Working with Whistleblowers on Oversight and Investigations

Whistleblowers are vital information sources for congressional investigations, and they often risk major injury for coming forward: career implosion, retaliation, doxxing, online harassment, and worse. Learn how to work more safely and effectively with whistleblowers to advance your oversight efforts.


Oct 22, 2021 12:00 PM - 1:00 PM


  • Shanna Devine, Director, Office of the Whistleblower Ombuds,U.S. House of Representatives. Ms. Devine is responsible for advising the House community on best practices for working with whistleblowers from the public and private sectors. She has over a decade of experience working in partnership with whistleblowers and Congress. She began her career with the Government Accountability Project, a whistleblower protection and advocacy organization, where she served as Legislative Director and Investigator until 2016. Most recently, Ms. Devine advocated for whistleblower and other occupational rights for the public-interest organization Public Citizen. Throughout her career, Ms. Devine has worked with Congress to strengthen whistleblower protections and communications. She has led campaigns for passage of landmark whistleblower laws, including Congress’ unanimous passage of the Whistleblower Protection Enhancement Act of 2012. She has extensive experience conducting trainings on best practices for working with whistleblowers, and in 2015 and 2016 she played a strategic role in the establishment of the bipartisan Senate and House Whistleblower Protection Caucuses. Since 2008, Ms. Devine has advised whistleblowers within the public and private sector on how to safely and constructively work with Congress.
  • Rebecca Jones, Deputy Director, Office of the Whistleblower Ombuds, U.S. House of Representatives. Ms. Jones works with the Director to assist House offices in establishing best practice whistleblower intake systems, to provide trainings to House offices on how to safely work with whistleblowers, and to analyze and provide legal overview of relevant whistleblower laws. She became passionate about the importance of whistleblowers over a decade ago while working at the Government Accountability Project, a leading nonprofit whistleblower protection law firm. This passion for whistleblowers and the critical role they play was one of the core reasons why she chose a career in law. Most recently, she advocated for best practice whistleblower protections while working as a Policy Counsel at the Project On Government Oversight, a nonprofit organization focused on good government reforms. Ms. Jones has extensive experience working directly with whistleblowers, particularly in helping individuals understand their legal rights and outlets for making protected disclosures such as how to work with Congressional offices. Throughout her career she has taught individuals and groups about whistleblower protections and the inherent value of one voice speaking out against wrongdoing.
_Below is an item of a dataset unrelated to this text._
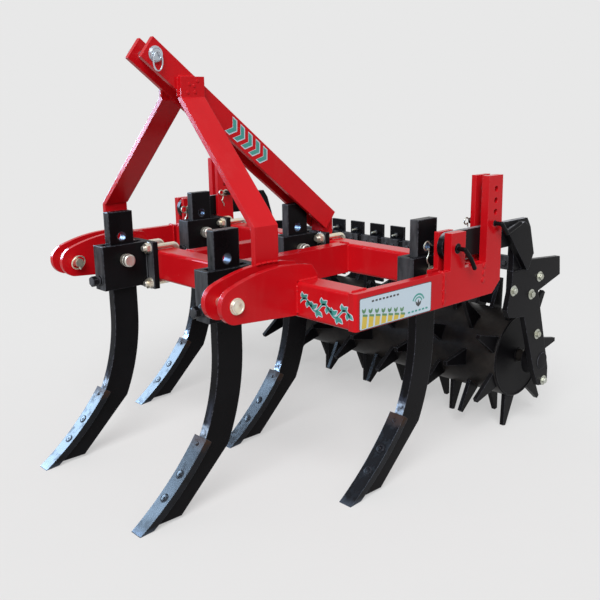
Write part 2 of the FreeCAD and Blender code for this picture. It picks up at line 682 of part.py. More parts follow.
def roller_drum():
    """A tube closed by end discs, with a stub shaft at each end."""
    end = drum_half()
    reach = ARM_OUTER_FACE
    y, z = ROLLER_Y, axle_z()
    tube = rod(DRUM_RADIUS, -end, end, y, z).cut(rod(DRUM_RADIUS - DRUM_WALL, -end + DRUM_WALL, end - DRUM_WALL, y, z))
    return fused([tube, rod(SHAFT / 2, end, reach, y, z), rod(SHAFT / 2, -reach, -end, y, z)])


def tooth(x, angle):
    """A tapered plate standing on the drum, pointing angle forwards of straight down."""
    root = DRUM_RADIUS * 0.95
    ring = [(-TOOTH_ROOT / 2, root), (-TOOTH_TIP / 2, TOOTH_RADIUS), (TOOTH_TIP / 2, TOOTH_RADIUS),
            (TOOTH_ROOT / 2, root)]
    points = []
    for side, radius in ring:
        y = ROLLER_Y - radius * math.sin(angle) + side * math.cos(angle)
        z = axle_z() - radius * math.cos(angle) - side * math.sin(angle)
        points.append((y, z))
    body = plate(points, x - TOOTH_PLATE / 2, x + TOOTH_PLATE / 2)
    return body.cut(rod(DRUM_RADIUS, x - TOOTH_PLATE, x + TOOTH_PLATE, ROLLER_Y, axle_z()))


def roller_teeth():
    """Rings of teeth along the drum, each ring turned half a step from its neighbours."""
    teeth = []
    for k in range(RING_COUNT):
        x = (k - (RING_COUNT - 1) / 2) * RING_PITCH
        start = PHASE if k % 2 == 0 else -PHASE
        for n in range(TEETH):
            teeth.append(tooth(x, start + 2 * math.pi * n / TEETH))
    return Part.makeCompound(teeth)


def stations():
    """Each shank's (x, row) from the machine's right to its left: outer ones on the rear beam."""
    places = (-REAR_SHANK_X, -FRONT_SHANK_X, 0.0, FRONT_SHANK_X, REAR_SHANK_X)
    rows = (REAR_FACE, 0.0, REAR_FACE, 0.0, REAR_FACE)
    return list(zip(places, rows))


os.makedirs("parts", exist_ok=True)
save("front_beam", cross_beam(0))
save("rear_beam", cross_beam(REAR_FACE))
save_pair("side_bar", side_bar())
save_pair("inner_bar", inner_bar())
save("mast_beam", mast_beam())
save("mast_foot", mast_foot())
save_pair("mast_leg", mast_leg())
save("top_link_pin", top_link_pin())
save_pair("hitch_clevis", hitch_clevis())
save_pair("hitch_pin", hitch_pin())
for number, (station_x, station_row) in enumerate(stations(), 1):
    save("shank_%d" % number, shank(station_x, station_row))
    save("shank_point_%d" % number, shank_point(station_x, station_row))
    save("shank_holder_%d" % number, shank_holder(station_x, station_row))
    fixings = [u_bolt(station_x + side * U_SPREAD / 2, station_row) for side in (-1, 1)]
    fixings.append(shank_bolt(station_x, station_row))
    save("shank_bolts_%d" % number, Part.makeCompound(fixings))
save_pair("tail_plates", tail_plates())
save_pair("tail_pins", tail_pins())
save_pair("roller_arm", roller_arm())
save_pair("arm_gusset", arm_gusset())
save_pair("roller_side_plate", side_plate())
save("scraper_bar", scraper_bar())
save("scrapers", scrapers())
save("roller_drum", roller_drum())
save("roller_teeth", roller_teeth())
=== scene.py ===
import json
import math

import bmesh
import bpy
from mathutils import Matrix, Vector


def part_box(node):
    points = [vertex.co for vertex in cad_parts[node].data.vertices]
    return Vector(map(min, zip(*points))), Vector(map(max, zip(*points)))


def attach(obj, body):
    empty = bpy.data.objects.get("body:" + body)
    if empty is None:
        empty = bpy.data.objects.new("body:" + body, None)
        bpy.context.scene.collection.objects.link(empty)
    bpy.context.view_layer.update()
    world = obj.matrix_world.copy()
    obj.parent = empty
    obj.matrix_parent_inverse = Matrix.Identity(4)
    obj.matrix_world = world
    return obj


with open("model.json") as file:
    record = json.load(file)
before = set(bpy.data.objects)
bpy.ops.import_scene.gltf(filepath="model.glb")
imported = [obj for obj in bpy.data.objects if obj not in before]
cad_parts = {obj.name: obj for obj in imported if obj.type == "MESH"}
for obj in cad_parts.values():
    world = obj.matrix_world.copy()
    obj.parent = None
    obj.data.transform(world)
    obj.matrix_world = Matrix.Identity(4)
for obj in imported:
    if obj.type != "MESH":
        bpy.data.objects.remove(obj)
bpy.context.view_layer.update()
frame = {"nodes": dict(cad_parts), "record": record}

record = frame["record"]
nodes = frame["nodes"]
print("frame loaded:", len(nodes), "nodes")

mm = 0.001
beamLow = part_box("front_beam")[0]
faceY, beamZ = beamLow[1], beamLow[2]  # the front beam's front face and underside


def at(x, y, z):  # millimetres from the front beam's face and underside
    return Vector((x * mm, faceY + y * mm, beamZ + z * mm))


def reach(node, axis):  # where a CAD piece starts and ends along x, y or z, in the same millimetres
    k = "xyz".index(axis)
    start = (0, faceY, beamZ)[k]
    return [(end[k] - start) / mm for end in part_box(node)]


sides = (("left", 1), ("right", -1))
inside, half = reach("side_bar_left", "x")  # a side bar's inner and outer face
beamDeep, beamTall = reach("front_beam", "y")[1], reach("front_beam", "z")[1]
rowGap = reach("rear_beam", "y")[0]  # from one beam's front face to the other's
tailStart = reach("side_bar_left", "y")[1]  # where the side bars end and the tail plates start
axleY, axleZ = sum(reach("roller_drum", "y")) / 2, sum(reach("roller_drum", "z")) / 2
shareTop = beamZ - 346 * mm  # the height of the shares' upper ends
mast = {"headY": -137, "headZ": 755, "slope": math.radians(38.1), "half": 42}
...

    Ms. Jones has testified before Congress about the importance of protecting whistleblowers at the Department of Veterans Affairs and had the privilege of co-authoring Caught Between Conscience and Career, a guidebook to help whistleblowers safely disclose waste, fraud, and abuse in the federal government. She is licensed to practice law in the state of Maryland. 
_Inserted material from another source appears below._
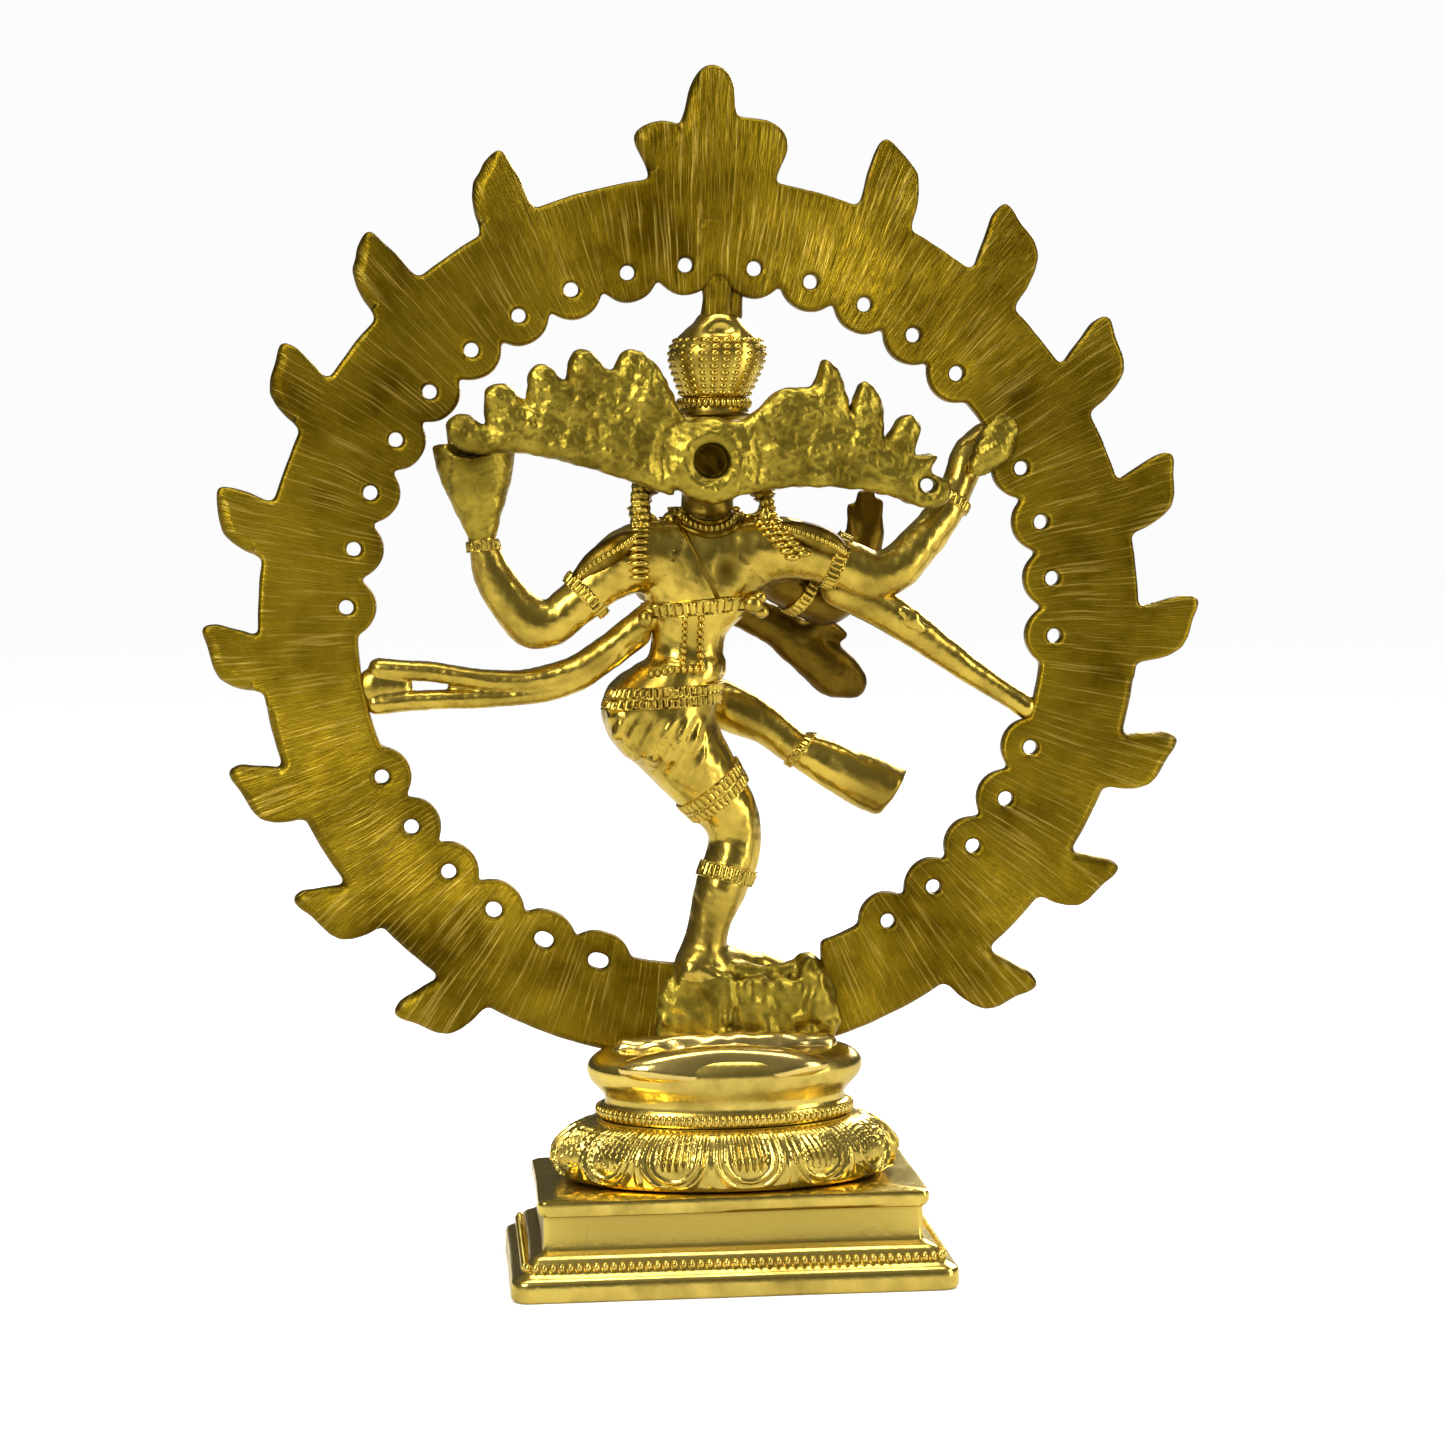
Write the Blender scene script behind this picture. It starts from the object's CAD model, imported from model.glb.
import math

import bmesh
import bpy
import numpy as np
from mathutils import Matrix, Vector


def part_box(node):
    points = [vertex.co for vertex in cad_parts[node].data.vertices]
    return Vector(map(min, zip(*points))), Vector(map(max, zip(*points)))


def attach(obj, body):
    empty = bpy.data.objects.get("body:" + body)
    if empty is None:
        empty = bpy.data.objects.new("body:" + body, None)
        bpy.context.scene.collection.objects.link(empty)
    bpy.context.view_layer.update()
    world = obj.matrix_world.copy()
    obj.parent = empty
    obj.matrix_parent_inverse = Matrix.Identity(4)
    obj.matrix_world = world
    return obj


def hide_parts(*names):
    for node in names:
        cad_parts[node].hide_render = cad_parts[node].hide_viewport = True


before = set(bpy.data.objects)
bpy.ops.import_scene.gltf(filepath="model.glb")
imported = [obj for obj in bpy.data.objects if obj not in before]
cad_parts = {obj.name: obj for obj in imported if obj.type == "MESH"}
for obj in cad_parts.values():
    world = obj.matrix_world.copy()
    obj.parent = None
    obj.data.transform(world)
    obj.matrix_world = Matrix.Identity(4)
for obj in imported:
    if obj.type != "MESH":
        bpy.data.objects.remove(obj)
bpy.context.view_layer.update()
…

  • John Whitty, Deputy Director of Operations, Office of the Whistleblower Ombuds, U.S. House of Representatives. Mr. Whitty works with the Director to assist House offices in establishing best practices for working with whistleblowers, as well as managing the office’s financial and administrative responsibilities. His most recent prior experience was direct representation of whistleblower clients, including advocacy and litigation, to help them expose and correct violations of the public trust while defending them from retaliation. His practice involved appellate work before the Federal Circuit Court of Appeals and litigation before the Merit Systems Protection Board, the Office of Special Counsel, federal district court, and OSHA. Also, his practice included advocacy with key stakeholders, such as Congress and the media, to help the whistleblowers make a difference. John’s passion for supporting whistleblowers began during his 36 years with the Department of Defense, in uniform and as a civilian. The last 20 years of Mr. Whitty's civilian career with the DOD was as a network design engineer, focusing on network security architecture and systems engineering. Mr. Whitty is licensed to practice law in the state of Maryland and the District of Columbia.
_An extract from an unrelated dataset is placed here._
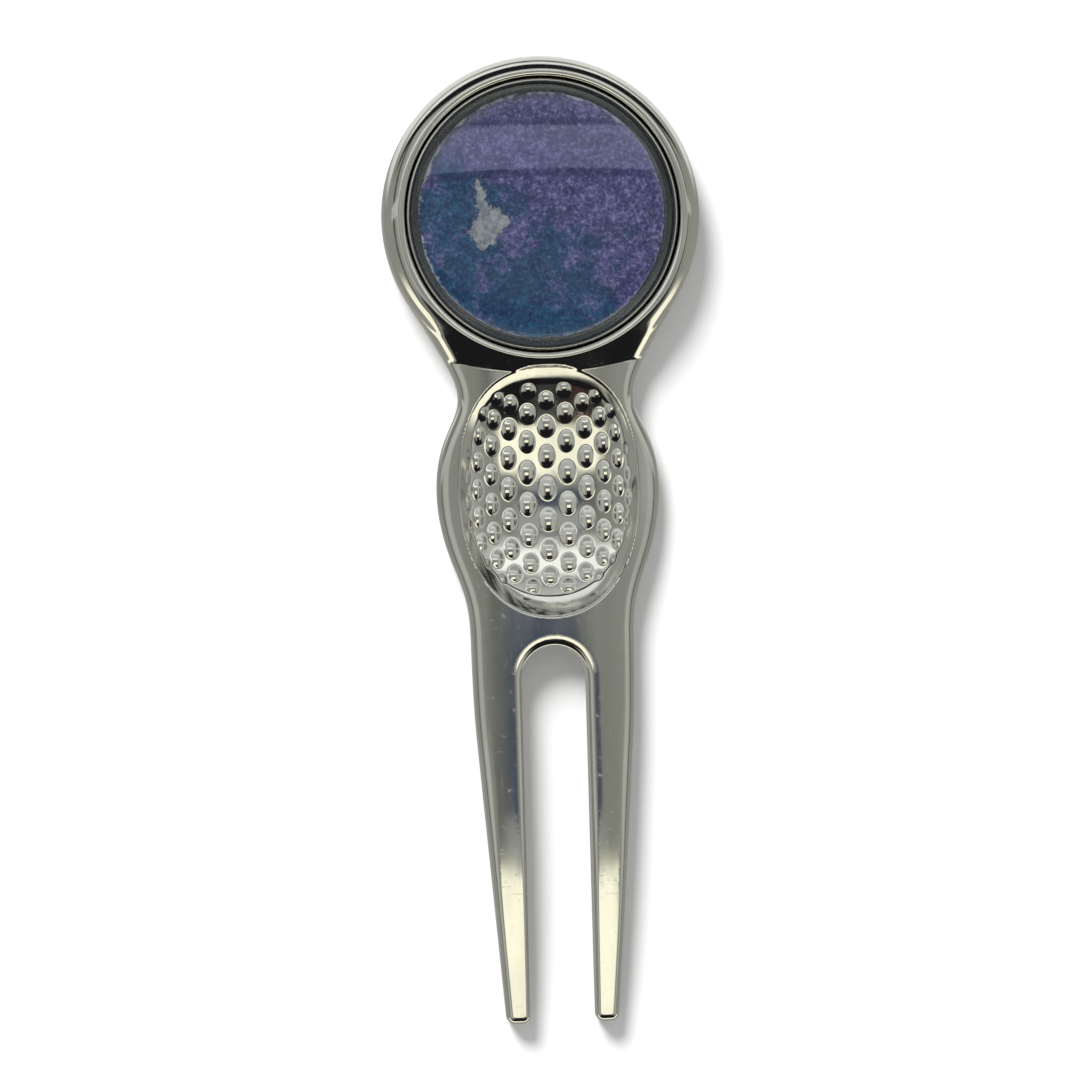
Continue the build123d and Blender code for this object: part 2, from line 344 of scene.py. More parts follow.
def face_height(x, y, inset):
    """Height of the casting's face. inset is the distance in from the outline."""
    drop = CROWN_RADIUS - np.sqrt(CROWN_RADIUS**2 - x**2)
    run = np.minimum(y - SLOPE_START_Y, 0)
    z = PLATE_TOP - drop - (SLOPE_RADIUS - np.sqrt(SLOPE_RADIUS**2 - run**2))
    plate = z.copy()
    # Under the ring the plate sinks out of the shoulder's way.
    z -= 0.6 * smooth_step(20, 26, y)
    # The edges are tighter towards the prongs' tips.
    edge = edge_profile(inset * (1 + 0.9 * smooth_step(-20, -36, y)))
    z += edge
    r = np.hypot(x, y - HEAD_Y)
    neck = smooth_step(HEAD_Y - WEB_FROM, HEAD_Y - WEB_TO, y)
    # Past the head's circle the shoulder stays level until the web takes over.
    shoulder = ring_profile(np.minimum(r, HEAD_RADIUS))
    ring = shoulder * (1 - neck) + (web_profile(r) + 1.4 * edge) * neck
    z = np.where(r < LIP_END, ring, smooth_max(z, ring, 0.03))
    near = (np.abs(x) < 8.6) & (np.abs(y - BOWL_Y) < 12.4)
    bowl = bowl_height(x[near], y[near], plate[near])
    z[near] = smooth_min(z[near], bowl, 0.12)
    return z


def hex_grid(x0, x1, y0, y1, step):
    rows = np.arange(y0, y1, step * 0.866)
    grid = []
    for k, y in enumerate(rows):
        xs = np.arange(x0 + (k % 2) * step / 2, x1, step)
        grid.append(np.column_stack([xs, np.full(len(xs), y)]))
    return np.vstack(grid)


def casting_mesh():
    step = 0.2
    fine = 0.1
    loop = outline_points(step)
    normal = inward(loop)
    tree = KDTree(len(loop))
    for i, p in enumerate(loop):
        tree.insert((p[0], p[1], 0), i)
    tree.balance()

    def distance(points):
        """Distance inside the loop, negative outside."""
        out = np.empty(len(points))
        for k, (px, py) in enumerate(points):
            _, i, _ = tree.find((px, py, 0))
            out[k] = (px - loop[i, 0]) * normal[i, 0] + (py - loop[i, 1]) * normal[i, 1]
        return out

    n = len(loop)
    angles = -np.arange(0, 1, step / (2 * math.pi * SEAT_RADIUS)) * 2 * math.pi
    circle = np.column_stack([np.cos(angles), np.sin(angles)])
    seat = circle * SEAT_RADIUS + (0, HEAD_Y)
    points, inset = [loop, seat], [np.zeros(n), np.full(len(seat), HEAD_RADIUS - SEAT_RADIUS)]
    for d in (0.012, 0.03, 0.055, 0.085, 0.12, 0.16, 0.21, 0.27, 0.34, 0.42, 0.5, 0.6):
        ring = loop + normal * d
        true = distance(ring)
        r = np.hypot(ring[:, 0], ring[:, 1] - HEAD_Y)
        keep = (true > d * 0.985) & (r > SEAT_RADIUS + 0.05)
        points.append(ring[keep])
        inset.append(np.full(keep.sum(), d))
    # Rings of points over the lip and the crest, closest where the profile turns most.
    lip = (0.02, 0.045, 0.075, 0.11, 0.15, 0.2, 0.26, 0.32, 0.37, 0.42)
    crest = (0.46, 0.5, 0.54, 0.58, 0.64, 0.7, 0.77, 0.84, 0.91, 0.98, 1.05, 1.12)
    for r in lip + crest:
        ring = circle * (SEAT_RADIUS + r) + (0, HEAD_Y)
        true = distance(ring)
        keep = true > 0.68
        points.append(ring[keep])
        inset.append(true[keep])
    wide = hex_grid(-13.8, 13.8, TIP_Y, LENGTH / 2, step)
    oval = (wide[:, 0] / 8.7) ** 4 + ((wide[:, 1] - BOWL_Y) / 12.4) ** 4
    from_seat = np.hypot(wide[:, 0], wide[:, 1] - HEAD_Y) - SEAT_RADIUS
    wide = wide[(oval > 1) & (from_seat > 1.2)]
    close = hex_grid(-8.8, 8.8, BOWL_Y - 12.4, BOWL_Y + 12.4, fine)
    oval = (close[:, 0] / 8.7) ** 4 + ((close[:, 1] - BOWL_Y) / 12.4) ** 4
    from_seat = np.hypot(close[:, 0], close[:, 1] - HEAD_Y) - SEAT_RADIUS
    close = close[(oval <= 1) & (from_seat > 1.2)]
    for grid in (wide, close):
        true = distance(grid)
        keep = true > 0.68
        points.append(grid[keep])
        inset.append(true[keep])
    points, inset = np.vstack(points), np.concatenate(inset)
    edges = [(i, (i + 1) % n) for i in range(n)]
    m = len(seat)
    edges += [(n + i, n + (i + 1) % m) for i in range(m)]
    made, _, faces, origin, _, _ = delaunay_2d_cdt(
        [Vector((p[0], p[1])) for p in points], edges, [], 0, 1e-7
    )
    at = np.array([(v.x, v.y) for v in made])
    depth = np.array([inset[o[0]] if o else 1.0 for o in origin])
    z = face_height(at[:, 0], at[:, 1], depth)
    source = {o[0]: k for k, o in enumerate(origin) if o}
    faces = np.array([f for f in faces if len(f) == 3])
    middle = at[faces].mean(axis=1)
    # Long thin triangles outside the outline are told apart by the nearest outline point.
    keep = (distance(middle) > 0) & (np.hypot(middle[:, 0], middle[:, 1] - HEAD_Y) > SEAT_RADIUS * 0.9999)
    seat_set = set(range(n, n + m))
    back = {source[i]: i for i in seat_set if i in source}
    inside_seat = np.array([all(v in back for v in f) for f in faces])
    keep &= ~inside_seat
    faces = faces[keep]

    verts = [tuple(v) for v in np.column_stack([at, z])]
    polys = [tuple(f) for f in faces]
    # Walls: from the face's edge down to the back, with the back's edge rounded.
    rim = [source[i] for i in range(n)]
    above = rim
    top_z = z[rim]
    for share in (0.33, 0.67, 1.0):
        ring = []
        for i in range(n):
            ring.append(len(verts))
            verts.append((loop[i, 0], loop[i, 1], top_z[i] + (BACK_ROUND - top_z[i]) * share))
        for i in range(n):
            j = (i + 1) % n
            polys.append((above[i], above[j], ring[j], ring[i]))
        above = ring
    for turn in (22.5, 45, 67.5, 90):
        t = math.radians(turn)
        shift = BACK_ROUND * (1 - math.cos(t))
        ring = []
        for i in range(n):
            ring.append(len(verts))
            p = loop[i] + normal[i] * shift
            verts.append((p[0], p[1], BACK_ROUND * (1 - math.sin(t))))
        for i in range(n):
            j = (i + 1) % n
            polys.append((above[i], above[j], ring[j], ring[i]))
        above = ring
    polys.append(tuple(above))
    # The seat: wall, floor and the magnet's pocket.
    above = [source[n + i] for i in range(m)]
    profile = [
        (SEAT_RADIUS, 3.4),
        (SEAT_RADIUS, 2.6),
        (SEAT_RADIUS, SEAT_FLOOR + 0.1),
        (SEAT_RADIUS - 0.03, SEAT_FLOOR + 0.03),
        (SEAT_RADIUS - 0.1, SEAT_FLOOR),
        (10.0, SEAT_FLOOR),
        (7.5, SEAT_FLOOR),
        (POCKET_RADIUS + 0.12, SEAT_FLOOR),
        (POCKET_RADIUS + 0.03, SEAT_FLOOR - 0.03),
        (POCKET_RADIUS, SEAT_FLOOR - 0.12),
        (POCKET_RADIUS, POCKET_FLOOR),
    ]
    for r, level in profile:
        ring = []
        for i in range(m):
            ring.append(len(verts))
            verts.append((circle[i, 0] * r, HEAD_Y + circle[i, 1] * r, level))
        for i in range(m):
            j = (i + 1) % m
            polys.append((above[j], above[i], ring[i], ring[j]))
        above = ring
    polys.append(tuple(above))
    return verts, polys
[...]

  • Heriberto Arambula, Outreach and Engagement Fellow, Office of the Whistleblower Ombuds, U.S. House of Representatives. Mr. Arambula supports the Office in developing and expanding strategic outreach to bolster and track the Office’s visibility and help grow its reach. He is a Pat Tillman Scholar and a military veteran with 11 years of service in the U.S. Army and U.S. Coast Guard. He enlisted as an infantryman in the U.S. Army after watching the tragic events of 9/11. In April of 2004, while patrolling the streets of Sadr City, Baghdad, his unit was ambushed. The ensuing battle took the lives of eight men and resulted in more than 70 wounded. The forty-eight-hour firefight was depicted in Martha Raddatz’s The Long Road Home. During his tenure in the U.S. Coast Guard, he continued his service as a Maritime Enforcement Specialist, where he was deployed to Guantanamo Bay, Cuba. Mr. Arambula received the Outstanding Law Enforcement Officer of the Year Award in 2015 from the United States Attorney’s Office for the Southern District of Florida.

The session was moderated by Tim Stretton, Director of POGO's Congressional Oversight Initiative.